SMRT Trains chief executive officer Lee Ling Wee called the plan a "great booster" for its workers.

"The rail industry is an exciting place to be...it is important for our rail staff to continuously upgrade their skills and knowledge to be an important part of this growing industry," said Mr Lee.

Transport workers at the event stressed the importance of trainingto improve their skills and enhance their careers.

Mr Mohamad Hairul Nizam Sunin, 38, was promoted to deputy engineering maintenance manager at Bukit Panjang LRT after attending a course for power electrical technicians.

"Training worked for me because I got promoted after completing the programme. The package is definitely an avenue for me to grow in the company," he said.

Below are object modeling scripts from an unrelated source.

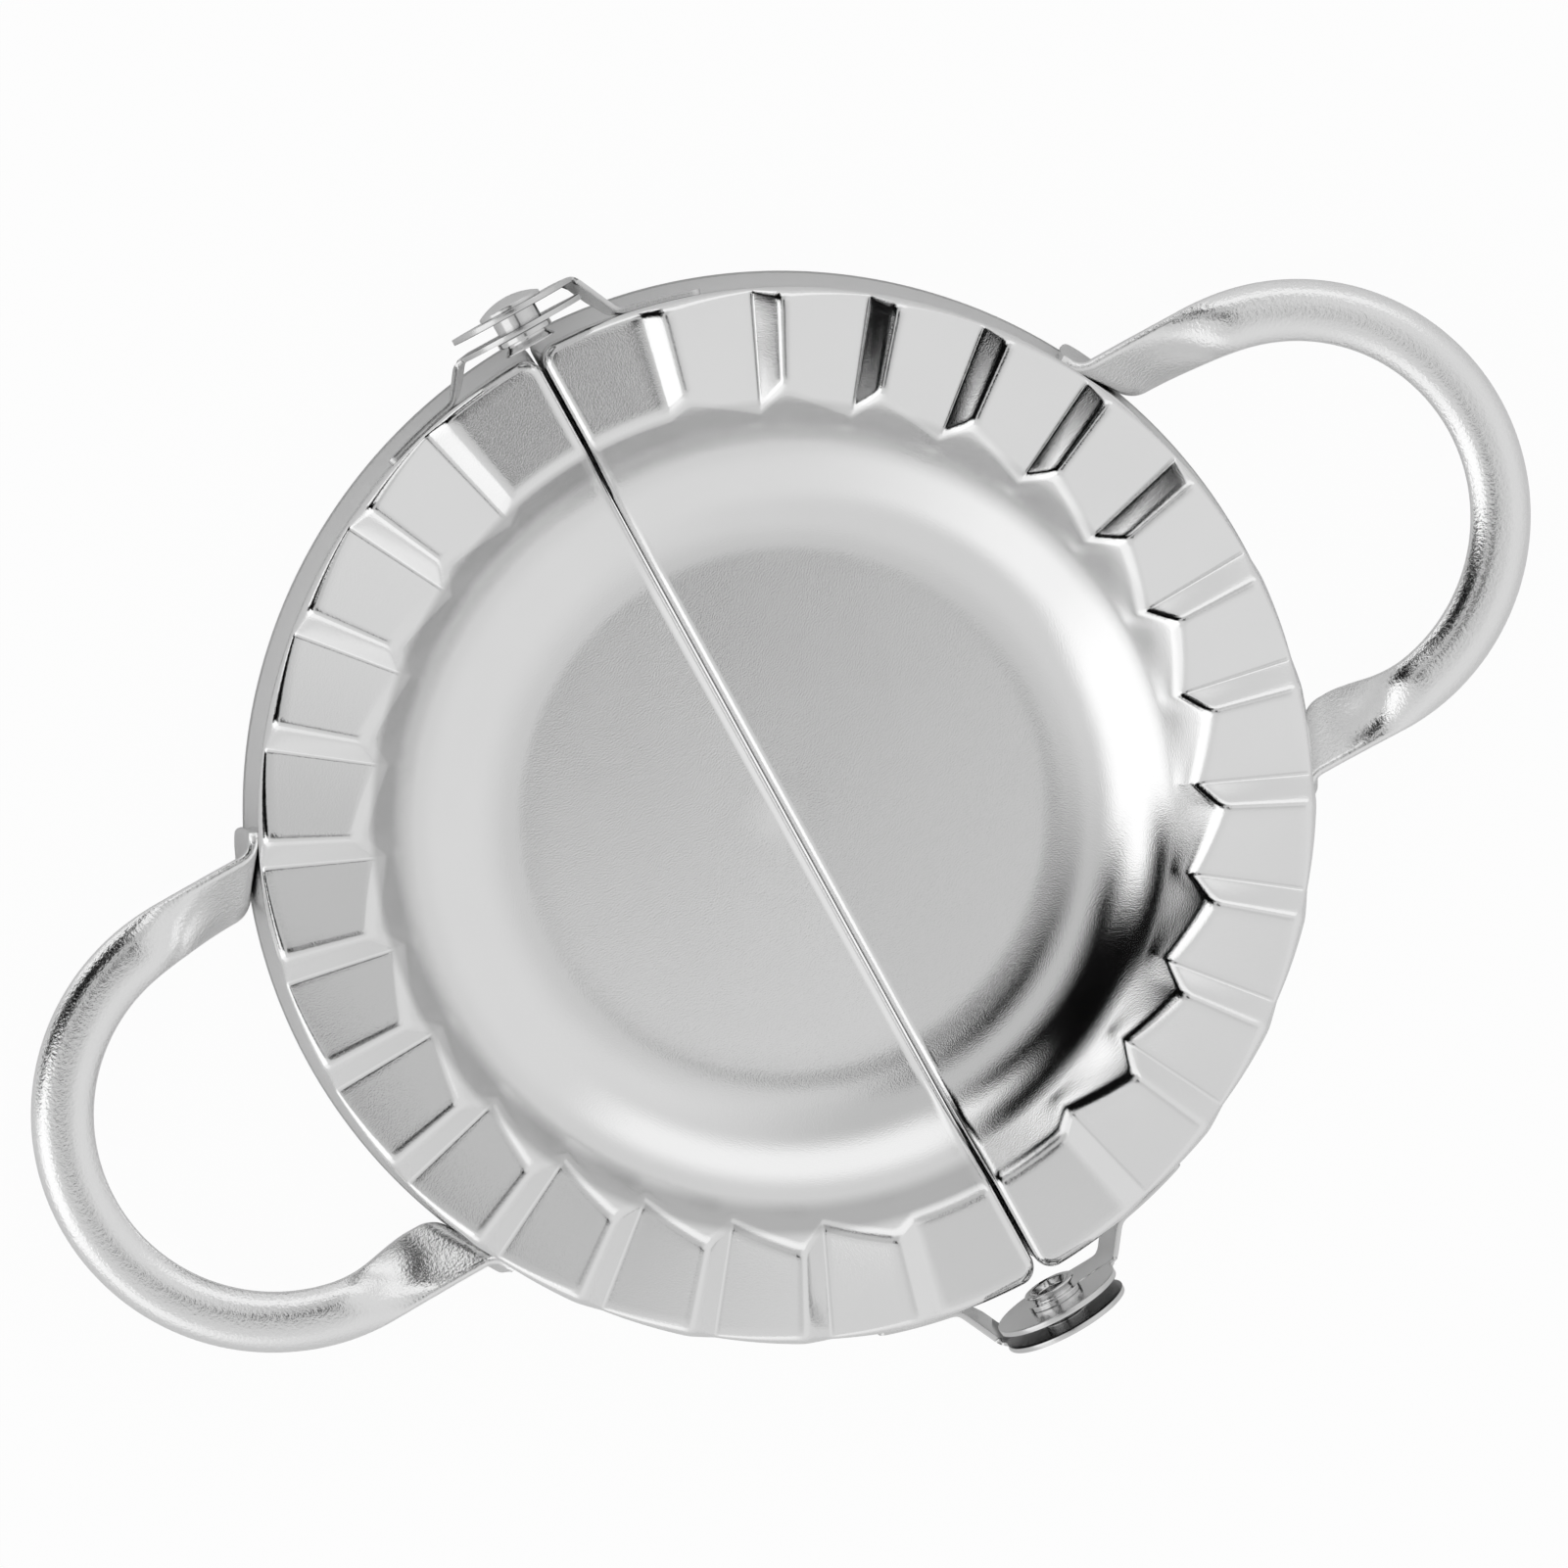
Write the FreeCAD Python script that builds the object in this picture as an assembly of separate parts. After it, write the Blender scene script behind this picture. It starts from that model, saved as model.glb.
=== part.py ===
"""Empanada press: two stamped half dies on a riveted hinge line, each with a strip handle.

The hinge line runs along Y, the two halves lie open at +X and -X, and Z is up.
The press rests on the lower edges of its skirts, in the plane Z = 0.
Both halves are the same, so the left one is the right one turned half a turn about Z.
"""
import FreeCAD
import Part
import math
import os

# Stamped die, in millimetres
DIE_R = 47.5
DIE_HEIGHT = 11.0
DIE_SHEET = 0.6
DIE_GAP = 0.25
CORNER_R = 1.75
FLARE_HEIGHT = 5.0
FLARE_OUT = 1.5

# Toothed rim
TEETH = 12
TOOTH_RISE = 1.05
LAND_SHEET = 0.65
LAND_INNER_R = 37.8
HALF_TURN = 180.0
END_LAND_ANGLE = 11.8
FIRST_VALLEY_ANGLE = 14.6
TOOTH_SLOPE_SHARE = 0.757

# Dish
WALL_DROP = 3.0
WALL_IN = 2.6
DISH_DROP = 5.0
DISH_FLAT_R = 23.5

# Hinge
AXIS_RISE = 0.2
BRACKET_SHEET = 0.5
BRACKET_OFF_SKIRT = 0.75
EAR_R = 5.9
EAR_GAP = 1.2
HINGE_HOLE_CLEARANCE = 0.06
TAB_BELOW_LAND = 1.9
TAB_LENGTH = 7.4
OUTER_LEG_PAST_EAR = 0.25
INNER_LEG_PAST_EAR = 0.55
LEG_RUN = 2.2
LEG_HEIGHT = 4.5
LEG_LEAN = 0.8

# Rivets
RIVET_R = 2.1
RIVET_HEAD_R = 2.95
RIVET_HEAD_HEIGHT = 1.1
RIVET_HEAD_EDGE = 0.35
RIVET_PLAY = 0.12
COLLAR_R = 2.6
COLLAR_HEIGHT = 0.5
TUBE_LENGTH = 1.4
TUBE_NECK_R = 2.0
TUBE_FLARE_R = 2.5
TUBE_BORE_R = 1.5
TUBE_BORE_DEPTH = 2.2

# Handles: the strip is described at five levels across it, from its outer to its inner edge
STRIP = 0.95
STRIP_WIDTH = 5.0
STRIP_ARCH = 1.2
LEVEL_SHARES = [0, 0.14, 0.5, 0.86, 1]
ARCH_SHARES = [0, 0.66, 1, 0.66, 0]
LOOP_R = 19.0
LOOP_OFF_SKIRT = 5.75
LOOP_SKEW = 1.0
LOOP_Z = 6.0
FOOT_WIDTH = 5.2
FOOT_Z = 2.95
FOOT_CLEARANCE = 0.04
FOOT_TAB = 1.9
FOOT_BEND = 2.2
FOOT_STEPS = 3
BEND_STEPS = 4
ARM_STEPS = 4
LOOP_STEPS = 14

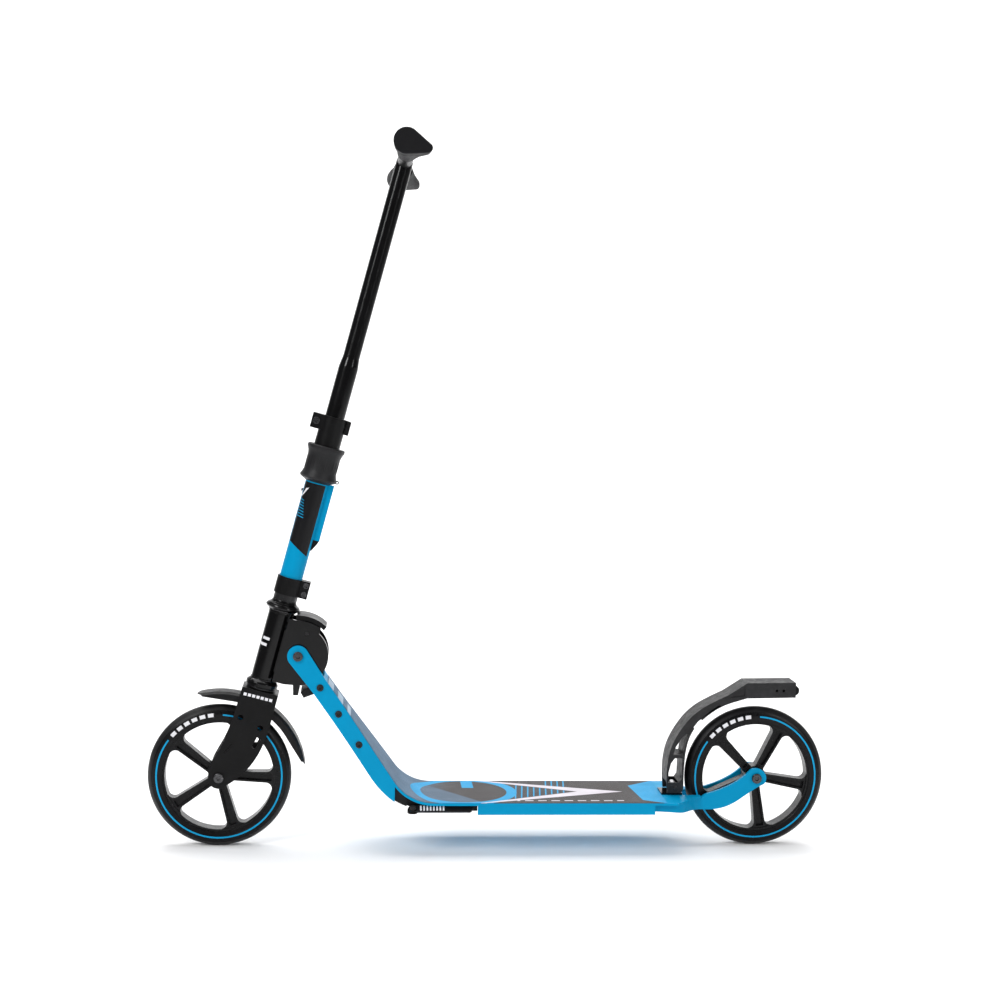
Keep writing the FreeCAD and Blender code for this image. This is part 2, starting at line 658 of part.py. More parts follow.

Mr Sean Han, who made the switch from mechanical to electrical engineering this year, said simulations would have made his electrical training less physically demanding.

"We had to go into tunnels between midnight and 4am during engineering hours," the 28-year-old said.

In his speech, Mr Khaw said the Transport Workers' Appreciation Day had been inaugurated in 2017 when "there was a lot of unhappiness about public transport" and "morale was a bit low".

"Public transport workers have made a lot of sacrifice. When most people are sleeping, they are working. This event reminds everybody to be gracious and grateful," he added.